Exercise aim:
Both the line containing "return drawer_rail" and the line containing "from math import cos, pi, radians, sin" are to be reproduced exactly, along with every line between them, and nothing more.
###
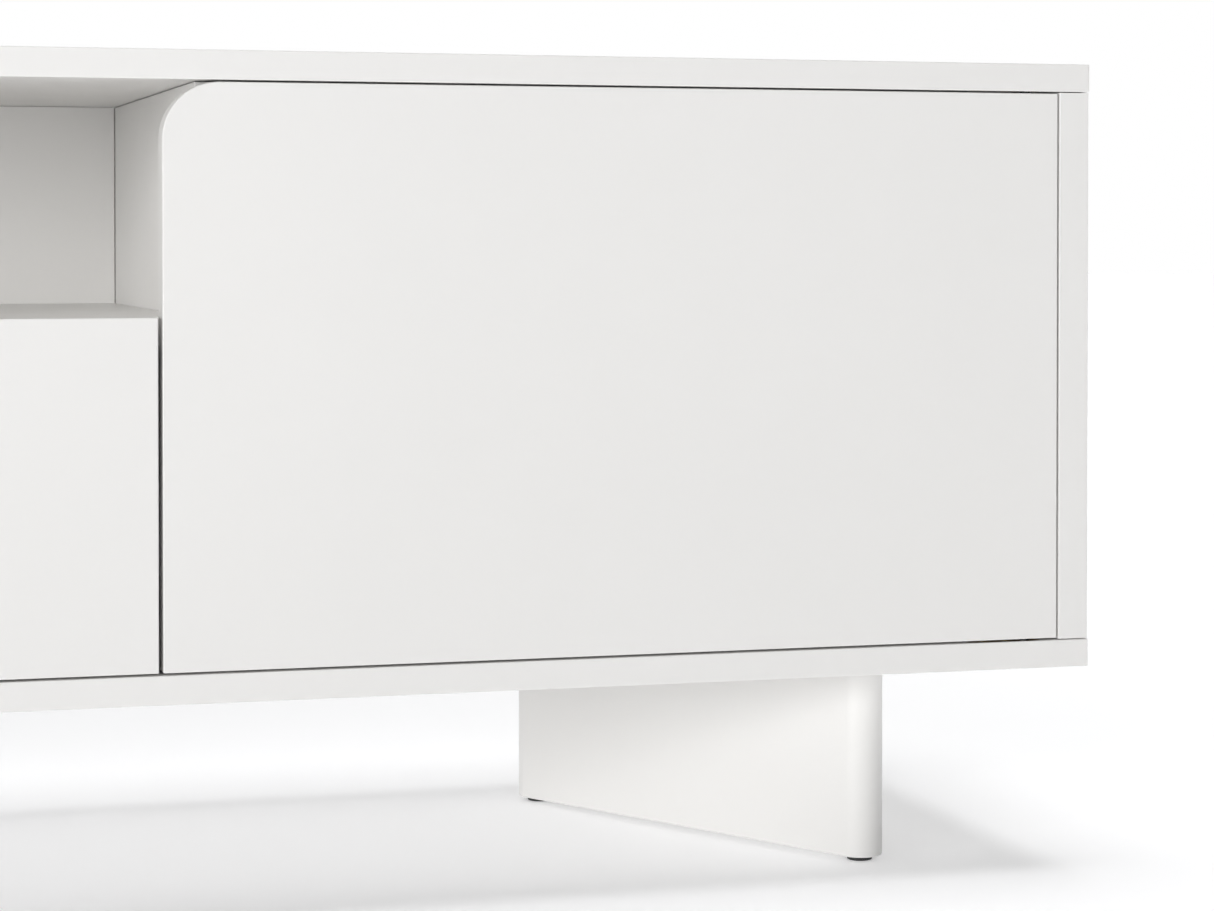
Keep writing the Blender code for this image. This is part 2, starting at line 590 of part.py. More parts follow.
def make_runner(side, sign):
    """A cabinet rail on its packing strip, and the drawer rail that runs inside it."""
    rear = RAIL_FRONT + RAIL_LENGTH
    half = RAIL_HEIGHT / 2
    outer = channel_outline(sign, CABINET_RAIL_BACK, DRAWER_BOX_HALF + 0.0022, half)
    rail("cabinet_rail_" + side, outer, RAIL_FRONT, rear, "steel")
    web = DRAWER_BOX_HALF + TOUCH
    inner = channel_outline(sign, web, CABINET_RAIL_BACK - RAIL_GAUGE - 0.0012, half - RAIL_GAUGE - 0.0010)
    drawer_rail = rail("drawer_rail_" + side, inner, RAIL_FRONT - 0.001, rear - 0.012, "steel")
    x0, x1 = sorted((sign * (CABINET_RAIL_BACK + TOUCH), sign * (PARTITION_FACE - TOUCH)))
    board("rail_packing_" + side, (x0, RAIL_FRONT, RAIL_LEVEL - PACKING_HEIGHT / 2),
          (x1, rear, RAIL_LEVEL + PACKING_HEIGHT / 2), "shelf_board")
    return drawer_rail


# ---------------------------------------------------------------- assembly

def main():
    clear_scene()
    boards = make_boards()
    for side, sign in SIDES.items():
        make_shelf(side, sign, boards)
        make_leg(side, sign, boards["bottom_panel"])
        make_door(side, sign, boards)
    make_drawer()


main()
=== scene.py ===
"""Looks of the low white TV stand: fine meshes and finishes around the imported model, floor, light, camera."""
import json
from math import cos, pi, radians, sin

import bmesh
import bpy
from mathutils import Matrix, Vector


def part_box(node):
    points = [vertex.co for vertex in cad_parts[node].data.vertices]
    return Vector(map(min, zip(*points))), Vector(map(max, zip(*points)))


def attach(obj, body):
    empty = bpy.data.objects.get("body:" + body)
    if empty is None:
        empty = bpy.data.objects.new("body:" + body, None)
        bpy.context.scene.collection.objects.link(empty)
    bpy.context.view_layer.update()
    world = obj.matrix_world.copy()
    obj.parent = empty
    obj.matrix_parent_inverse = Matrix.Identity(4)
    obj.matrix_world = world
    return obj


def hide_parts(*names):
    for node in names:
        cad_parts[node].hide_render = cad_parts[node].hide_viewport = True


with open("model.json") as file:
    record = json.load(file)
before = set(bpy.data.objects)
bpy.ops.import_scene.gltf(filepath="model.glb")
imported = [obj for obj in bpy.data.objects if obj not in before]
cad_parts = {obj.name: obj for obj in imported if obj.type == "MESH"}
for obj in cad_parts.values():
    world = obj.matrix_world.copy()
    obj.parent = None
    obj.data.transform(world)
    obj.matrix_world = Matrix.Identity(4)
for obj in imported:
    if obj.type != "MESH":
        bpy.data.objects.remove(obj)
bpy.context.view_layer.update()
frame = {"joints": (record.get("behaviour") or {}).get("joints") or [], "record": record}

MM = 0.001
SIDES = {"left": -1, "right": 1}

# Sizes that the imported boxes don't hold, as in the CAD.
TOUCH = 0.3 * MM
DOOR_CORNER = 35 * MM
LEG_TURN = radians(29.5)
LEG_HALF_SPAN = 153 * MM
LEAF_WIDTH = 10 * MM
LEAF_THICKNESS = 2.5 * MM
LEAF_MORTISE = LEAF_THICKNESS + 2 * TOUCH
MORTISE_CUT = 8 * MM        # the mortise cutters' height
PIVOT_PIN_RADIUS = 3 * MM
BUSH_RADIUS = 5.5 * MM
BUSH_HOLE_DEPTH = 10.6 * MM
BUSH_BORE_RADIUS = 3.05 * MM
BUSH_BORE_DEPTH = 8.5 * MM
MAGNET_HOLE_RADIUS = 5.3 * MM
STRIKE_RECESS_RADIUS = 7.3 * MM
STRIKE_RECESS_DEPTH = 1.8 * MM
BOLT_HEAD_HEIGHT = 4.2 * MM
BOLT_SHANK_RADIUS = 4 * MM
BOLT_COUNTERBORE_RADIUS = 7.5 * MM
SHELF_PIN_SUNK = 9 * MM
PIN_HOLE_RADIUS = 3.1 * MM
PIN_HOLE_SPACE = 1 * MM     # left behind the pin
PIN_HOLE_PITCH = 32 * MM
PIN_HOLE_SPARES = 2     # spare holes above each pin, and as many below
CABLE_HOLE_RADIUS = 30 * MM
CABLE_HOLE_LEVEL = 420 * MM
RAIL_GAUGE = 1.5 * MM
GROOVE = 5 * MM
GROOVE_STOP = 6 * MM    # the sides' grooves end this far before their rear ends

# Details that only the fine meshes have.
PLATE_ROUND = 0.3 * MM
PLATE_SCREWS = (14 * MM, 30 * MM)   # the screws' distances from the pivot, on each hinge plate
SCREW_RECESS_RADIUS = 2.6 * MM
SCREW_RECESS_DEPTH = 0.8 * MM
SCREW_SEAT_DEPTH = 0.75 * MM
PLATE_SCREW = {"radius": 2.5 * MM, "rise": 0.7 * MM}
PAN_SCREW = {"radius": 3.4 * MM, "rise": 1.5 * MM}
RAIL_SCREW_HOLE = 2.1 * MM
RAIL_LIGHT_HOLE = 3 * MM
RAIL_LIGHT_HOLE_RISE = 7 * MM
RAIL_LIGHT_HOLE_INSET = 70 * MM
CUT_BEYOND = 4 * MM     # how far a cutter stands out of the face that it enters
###
Answer to this exercise:
    return drawer_rail


# ---------------------------------------------------------------- assembly

def main():
    clear_scene()
    boards = make_boards()
    for side, sign in SIDES.items():
        make_shelf(side, sign, boards)
        make_leg(side, sign, boards["bottom_panel"])
        make_door(side, sign, boards)
    make_drawer()


main()
=== scene.py ===
"""Looks of the low white TV stand: fine meshes and finishes around the imported model, floor, light, camera."""
import json
from math import cos, pi, radians, sin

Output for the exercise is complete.